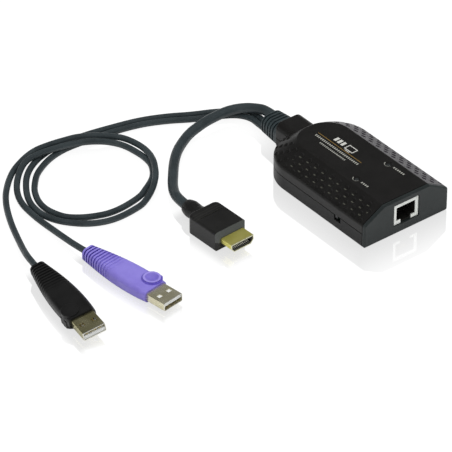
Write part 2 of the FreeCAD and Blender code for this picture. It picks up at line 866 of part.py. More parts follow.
def video_plug_grip():
    """Flat block with a tapered nose, round shoulders and a waisted neck."""
    front = -video_neck_length - video_grip_length
    back = -video_neck_length
    nose_end = front + video_nose_length
    block = rounded_bar(video_grip_width, video_grip_height, video_edge_rounding, nose_end, back)
    corner = box(video_grip_width / 2 - video_shoulder_radius, video_grip_width,
                 back - video_shoulder_radius, back + 1.0, -video_grip_height, video_grip_height)
    for side in (-1, 1):
        turn = post(side * (video_grip_width / 2 - video_shoulder_radius), back - video_shoulder_radius,
                    -video_grip_height, video_grip_height, video_shoulder_radius)
        waste = corner if side > 0 else corner.mirror(Vector(0, 0, 0), Vector(1, 0, 0))
        block = block.cut(waste.cut(turn))
    back_rim = edges_where(block, lambda edge: edge.BoundBox.YMax > back - 1e-4
                           and edge.BoundBox.YMin > back - video_shoulder_radius - 1e-3
                           and edge.BoundBox.ZLength < 1e-3)
    block = block.makeFillet(video_back_rounding, back_rim)
    nose = Part.makeLoft([
        rounded_section(video_nose_width, video_nose_height, video_edge_rounding, front),
        rounded_section(video_grip_width, video_grip_height, video_edge_rounding, nose_end),
    ], True, True)
    root = back - video_shoulder_radius
    waist_y = back + 0.28 * video_neck_length
    bulge_y = back + 0.66 * video_neck_length

    def ring(radius, y):
        return Vector(radius, y, 0)

    rise = (video_neck_bulge_radius + video_neck_waist_radius) / 2
    profile = Part.Wire([
        Part.LineSegment(ring(0, root), ring(video_neck_root_radius, root)).toShape(),
        Part.BSplineCurve([ring(video_neck_root_radius, root),
                           ring(video_neck_waist_radius, waist_y)]).toShape(),
        Part.Arc(ring(video_neck_waist_radius, waist_y), ring(rise, (waist_y + bulge_y) / 2 - 0.3),
                 ring(video_neck_bulge_radius, bulge_y)).toShape(),
        Part.Arc(ring(video_neck_bulge_radius, bulge_y),
                 ring((video_neck_bulge_radius + video_neck_end_radius) / 2 + 0.15, bulge_y / 2),
                 ring(video_neck_end_radius, 0)).toShape(),
        Part.LineSegment(ring(video_neck_end_radius, 0), ring(0, 0)).toShape(),
        Part.LineSegment(ring(0, 0), ring(0, root)).toShape(),
    ])
    neck = Part.Face(profile).revolve(Vector(0, 0, 0), BACK, 360)
    ridge_y = front + video_ridge_setback
    ridge_half = video_grip_width / 2 - 2 * video_edge_rounding
    ridges = [box(-ridge_half, ridge_half,
                  ridge_y - video_ridge_width / 2, ridge_y + video_ridge_width / 2,
                  low, low + video_ridge_depth)
              for low in (-video_grip_height / 2, video_grip_height / 2 - video_ridge_depth)]
    seat = video_bar(0.0, front - 1.0, front + video_seat_depth)
    return without(joined([block, nose, neck]), ridges + [seat])


def video_front():
    return -video_neck_length - video_grip_length


def video_plug_shell():
    tip = video_front() - video_plug_reach
    back = video_front() + video_seat_depth
    return video_bar(0.0, tip, back).cut(video_bar(video_plug_sheet, tip - 1.0, back + 1.0))


def video_plug_core():
    """Insulator that fills the shell around a flat slot."""
    tip = video_front() - video_plug_reach
    block = video_bar(video_plug_sheet + video_core_fit, tip + video_core_recess,
                      video_front() + video_seat_depth)
    slot = centred_box(0.0, tip + (video_core_recess + video_slot_depth) / 2, -video_slot_height / 2,
                       video_slot_width, video_slot_depth + video_core_recess, video_slot_height)
    return block.cut(slot)


def video_plug_contacts():
    """Two staggered rows of flat contacts on the walls of the slot."""
    tip = video_front() - video_plug_reach
    start = tip + video_core_recess + video_contact_setback
    end = tip + video_core_recess / 2 + video_slot_depth
    bars = []
    for count, low in ((video_contact_count, -video_slot_height / 2),
                       (video_contact_count - 1, video_slot_height / 2 - video_contact_thickness)):
        for index in range(count):
            x = (index - (count - 1) / 2) * video_contact_pitch
            bars.append(box(x - video_contact_width / 2, x + video_contact_width / 2, start, end,
                            low, low + video_contact_thickness))
    return Part.makeCompound(bars)


# ---------------------------------------------------------------- leads
video_exit = (2.6, 8.6)
black_exit = (-0.9, 4.6)
purple_exit = (-4.4, 4.6)
floor_clearance = 0.02


def height_on_button(roll):
    """Height of a data plug's axis when it lies on the edge of its button."""
    half = grip_size(button_setback)[1] / 2 + button_rise
    lean = radians(roll)
    return half * abs(cos(lean)) - (button_offset + button_radius) * sin(lean) + floor_clearance


video_axis_height = video_grip_height / 2 + floor_clearance
black_axis_height = height_on_button(black_plug_roll)
purple_axis_height = max(grip_heights) / 2 + floor_clearance
data_lying = data_cable_diameter / 2
video_lying = video_cable_diameter / 2

video_route = [
    (video_exit[0], exit_y, video_exit[1]),
    (2.6, 63.5, 8.6),
    (-2.6, 74.2, 10.8),
    (-14.5, 79.6, 11.4),
    (-29.5, 77.4, 8.0),
    (-44.0, 69.6, 3.4),
    (-55.8, 60.4, video_lying),
    (-66.6, 49.4, video_lying),
    (-76.65, 35.2, video_axis_height),
    (-76.1, 22.6, video_axis_height),
]
black_route = [
    (black_exit[0], exit_y, black_exit[1]),
    (-0.9, 61.6, 4.6),
    (-8.0, 75.5, data_lying),
    (-20.0, 86.0, data_lying),
    (-35.0, 95.5, data_lying),
    (-53.0, 101.8, data_lying),
    (-72.0, 105.8, data_lying),
    (-91.0, 108.2, data_lying),
    (-107.0, 104.2, data_lying),
    (-120.5, 94.0, data_lying),
    (-130.4, 80.0, data_lying),
    (-133.2, 64.0, data_lying),
    (-125.0, 49.0, data_lying),
    (-110.0, 39.8, data_lying),
    (-93.0, 39.4, data_lying),
    (-78.5, 46.0, 3.0),
    (-67.6, 56.5, 4.8),
    (-62.6, 69.5, 5.1),
    (-62.4, 82.4, 6.2),
    (-69.0, 92.4, 8.2),
    (-81.5, 98.6, 8.6),
    (-96.5, 102.8, 8.6),
    (-111.0, 104.6, 8.6),
    (-124.0, 101.0, 4.0),
    (-136.8, 90.0, data_lying),
    (-146.0, 75.5, data_lying),
    (-152.8, 60.0, data_lying),
    (-158.2, 46.0, 2.4),
    (-161.955, 34.9, black_axis_height),
    (-163.3, 25.9, black_axis_height),
]
purple_route = [
    (purple_exit[0], exit_y, purple_exit[1]),
    (-4.4, 60.6, 4.6),
    (-11.2, 73.0, data_lying),
    (-22.6, 83.2, data_lying),
    (-37.0, 92.0, data_lying),
    (-54.5, 98.2, data_lying),
    (-73.0, 102.2, data_lying),
    (-90.5, 104.2, data_lying),
    (-105.2, 100.0, data_lying),
    (-117.6, 90.6, data_lying),
    (-126.6, 78.0, data_lying),
    (-129.4, 64.0, data_lying),
    (-122.4, 51.6, data_lying),
    (-108.6, 43.4, data_lying),
    (-93.0, 43.0, data_lying),
    (-78.5, 49.8, data_lying),
    (-67.6, 59.8, data_lying),
    (-62.6, 72.0, data_lying),
    (-65.8, 82.6, 2.4),
    (-74.2, 89.0, 6.0),
    (-86.4, 92.8, 8.6),
    (-100.0, 98.0, 8.6),
    (-114.4, 98.4, 8.6),
    (-127.0, 91.8, 5.4),
    (-135.2, 80.0, 1.8),
    (-138.8, 67.0, data_lying),
    (-138.8, 53.5, data_lying),
    (-137.2, 42.0, 2.4),
    (-136.715, 32.5, purple_axis_height),
    (-135.45, 23.5, purple_axis_height),
]


def arc_cord(name, route, diameter):
    """Round tube along straight runs joined by tangent arcs."""
    points = [Vector(*point) for point in route]
    edges = []
    radii = []
    here = points[0]
    for before, corner, after in zip(points, points[1:], points[2:]):
        to_before = (before - corner).normalize()
        to_after = (after - corner).normalize()
        half_turn = (pi - to_before.getAngle(to_after)) / 2
        cut = 0.45 * min(before.distanceToPoint(corner), corner.distanceToPoint(after))
        radius = cut / tan(half_turn)
        start = corner + to_before * cut
        end = corner + to_after * cut
        bisector = (to_before + to_after).normalize()
        middle = corner + bisector * (hypot(cut, radius) - radius)
        edges.append(Part.LineSegment(here, start).toShape())
        edges.append(Part.Arc(start, middle, end).toShape())
        radii.append(radius)
        here = end
    edges.append(Part.LineSegment(here, points[-1]).toShape())
    path = Part.Wire(edges)
    section = Part.Wire(Part.makeCircle(diameter / 2, points[0], points[1] - points[0]))
    tube = path.makePipeShell([section], True, False)
    expected = pi * diameter ** 2 / 4 * path.Length
    print(f"{name}: length {path.Length:.1f}, volume {tube.Volume / expected:.4f} of section times length, "
          f"radii {' '.join(f'{radius:.0f}' for radius in radii)}")
    return tube


def inner_leads():
    """Stripped ends of the three leads, from the grommet's flange to the board."""
    leads = [inner_lead(video_exit, video_socket_x, video_socket_size, video_inner_diameter)]
    for cable_exit, x in ((black_exit, black_socket_x), (purple_exit, purple_socket_x)):
        leads.append(inner_lead(cable_exit, x, data_socket_size, data_inner_diameter))
    return Part.makeCompound(leads)


def inner_lead(cable_exit, socket_x, socket_size, diameter):
    """Lead that rises behind the board's edge and then runs level across it to its socket."""
    flange_front = neck_end - neck_back_wall - grommet_flange_thickness
    start = Vector(cable_exit[0], flange_front, cable_exit[1])
    end = Vector(socket_x, socket_y + socket_size[1] / 2, board_top + socket_wall + diameter / 2)
    over_edge = Vector(cable_exit[0], board_back + board_edge_gap, end.z)
    before_socket = end + BACK * inner_lead_straight
    points = [start, start - BACK * inner_lead_straight, over_edge, before_socket, end]
    section = Part.Wire(Part.makeCircle(diameter / 2, start, BACK))
    return Part.makePolygon(points).makePipeShell([section], True, False, 1)


# ---------------------------------------------------------------- assembly
def place_plug(shape, route, turn, roll=0.0):
    """Stand a plug's cable entry on the end of its lead."""
    rotation = Rotation(UP, turn).multiply(Rotation(BACK, -roll))
    placed = shape.copy()
    placed.Placement = Placement(Vector(*route[-1]), rotation)
    return placed


def housing_pieces():
    blank = shell_blank()
    return {
        "lower_shell": lower_shell(blank),
        "upper_shell": upper_shell(blank),
        "front_panel": front_panel(),
        "housing_screws": housing_screws(),
        "cable_grommet": cable_grommet(),
        "jack_shield": jack_shield(),
        "jack_insert": jack_insert(),
        "jack_contacts": jack_contacts(),
        "main_board": main_board(),
        "video_chip": chip(video_chip),
        "network_chip": chip(network_chip),
        "memory_chip": chip(memory_chip),
        "pulse_transformer": rounded_can(transformer),
        "power_inductor": rounded_can(
            (inductor[0], board_back - inductor[1]) + inductor[2:]),
        "clock_crystal": rounded_can((crystal_x, board_back - crystal_setback) + crystal),
        "board_capacitors": board_capacitors(),
        "board_lamps": board_lamps(),
        "power_light_pipe": light_pipe(lamp_x),
        "link_light_pipe": light_pipe(-lamp_x),
        "switch_body": switch_body(),
        "switch_slider": switch_slider(),
        "video_lead_socket": socket(video_socket_x, socket_y, video_socket_size),
        "data_lead_sockets": Part.makeCompound(
            [socket(x, socket_y, data_socket_size) for x in (black_socket_x, purple_socket_x)]),
        "inner_leads": inner_leads(),
    }


def lead_pieces():
    return {
        "video_cable": arc_cord("video_cable", video_route, video_cable_diameter),
        "black_data_cable": arc_cord("black_data_cable", black_route, data_cable_diameter),
        "purple_data_cable": arc_cord("purple_data_cable", purple_route, data_cable_diameter),
    }


def plug_pieces():
    video = {
        "video_plug_grip": video_plug_grip(),
        "video_plug_shell": video_plug_shell(),
        "video_plug_core": video_plug_core(),
        "video_plug_contacts": video_plug_contacts(),
    }
    data = {
        "grip": data_plug_grip(),
        "shell": data_plug_shell(),
        "core": data_plug_core(),
        "contacts": data_plug_contacts(),
    }
    pieces = {name: place_plug(shape, video_route, video_plug_turn) for name, shape in video.items()}
    for colour, route, turn, roll in (
            ("black", black_route, black_plug_turn, black_plug_roll),
            ("purple", purple_route, purple_plug_turn, purple_plug_roll)):
        for name, shape in data.items():
            pieces[f"{colour}_plug_{name}"] = place_plug(shape, route, turn, roll)
    return pieces


def main():
    os.makedirs("parts", exist_ok=True)
    pieces = {}
    for name, shape in housing_pieces().items():
        moved = shape.copy()
        moved.translate(housing_shift)
        pieces[name] = moved
    pieces.update(lead_pieces())
    pieces.update(plug_pieces())
    for name, shape in pieces.items():
        if not shape.isValid():
            print("not valid:", name)
        print(f"{name}: {len(shape.Solids)} solids, {shape.Volume:.1f} mm3")
        shape.exportStep(os.path.join("parts", name + ".step"))


main()
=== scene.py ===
import math

import bpy
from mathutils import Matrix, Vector


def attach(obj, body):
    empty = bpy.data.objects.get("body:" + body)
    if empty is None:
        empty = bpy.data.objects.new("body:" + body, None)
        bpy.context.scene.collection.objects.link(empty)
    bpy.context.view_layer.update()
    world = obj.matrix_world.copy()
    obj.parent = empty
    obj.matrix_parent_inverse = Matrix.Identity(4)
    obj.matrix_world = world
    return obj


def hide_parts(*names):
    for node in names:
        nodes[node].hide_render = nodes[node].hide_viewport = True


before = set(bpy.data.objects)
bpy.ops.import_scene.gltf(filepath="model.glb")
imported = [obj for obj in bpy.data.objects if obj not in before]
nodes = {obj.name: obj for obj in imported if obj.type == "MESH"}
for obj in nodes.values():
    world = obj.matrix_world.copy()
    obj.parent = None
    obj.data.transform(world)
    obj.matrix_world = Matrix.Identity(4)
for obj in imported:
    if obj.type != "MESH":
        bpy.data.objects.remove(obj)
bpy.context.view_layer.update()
scene = bpy.context.scene
scene.view_settings.view_transform = "Standard"
mm = 0.001
print("frame loaded")


# a colour is given as 0 to 255 and turned into linear light
def linear(value):
    value = value / 255
    return value / 12.92 if value < 0.04045 else ((value + 0.055) / 1.055) ** 2.4


def tone(red, green, blue):
    return (linear(red), linear(green), linear(blue), 1.0)


# ---- camera: lens, sensor and target in millimetres, distances in metres, angles in degrees
cameraFacts = {
    "lens": 318.6, "sensor": 36.0, "distance": 1.94039, "near": 0.05, "far": 50.0,
    "target": (-66.86, 3.72, 0.0), "azimuth": -38.19, "elevation": 35.97,
}


def makeCamera(facts):
    data = bpy.data.cameras.new("viewCamera")
    data.lens = facts["lens"]
    data.sensor_width = facts["sensor"]
    data.clip_start = facts["near"]
    data.clip_end = facts["far"]
    camera = bpy.data.objects.new("viewCamera", data)
    scene.collection.objects.link(camera)
    a = math.radians(facts["azimuth"])
    e = math.radians(facts["elevation"])
    back = Vector((math.sin(a) * math.cos(e), -math.cos(a) * math.cos(e), math.sin(e)))
    camera.location = Vector(facts["target"]) * mm + back * facts["distance"]
    camera.rotation_mode = "QUATERNION"
    camera.rotation_quaternion = (-back).to_track_quat("-Z", "Y")
    scene.camera = camera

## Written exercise
In the data above, find the line that contains "moved.translate(housing_shift)" and the line that contains "if empty is". Repeat exactly those lines and every line between them, and only those.

## Problem solution
        moved.translate(housing_shift)
        pieces[name] = moved
    pieces.update(lead_pieces())
    pieces.update(plug_pieces())
    for name, shape in pieces.items():
        if not shape.isValid():
            print("not valid:", name)
        print(f"{name}: {len(shape.Solids)} solids, {shape.Volume:.1f} mm3")
        shape.exportStep(os.path.join("parts", name + ".step"))


main()
=== scene.py ===
import math

import bpy
from mathutils import Matrix, Vector


def attach(obj, body):
    empty = bpy.data.objects.get("body:" + body)
    if empty is None:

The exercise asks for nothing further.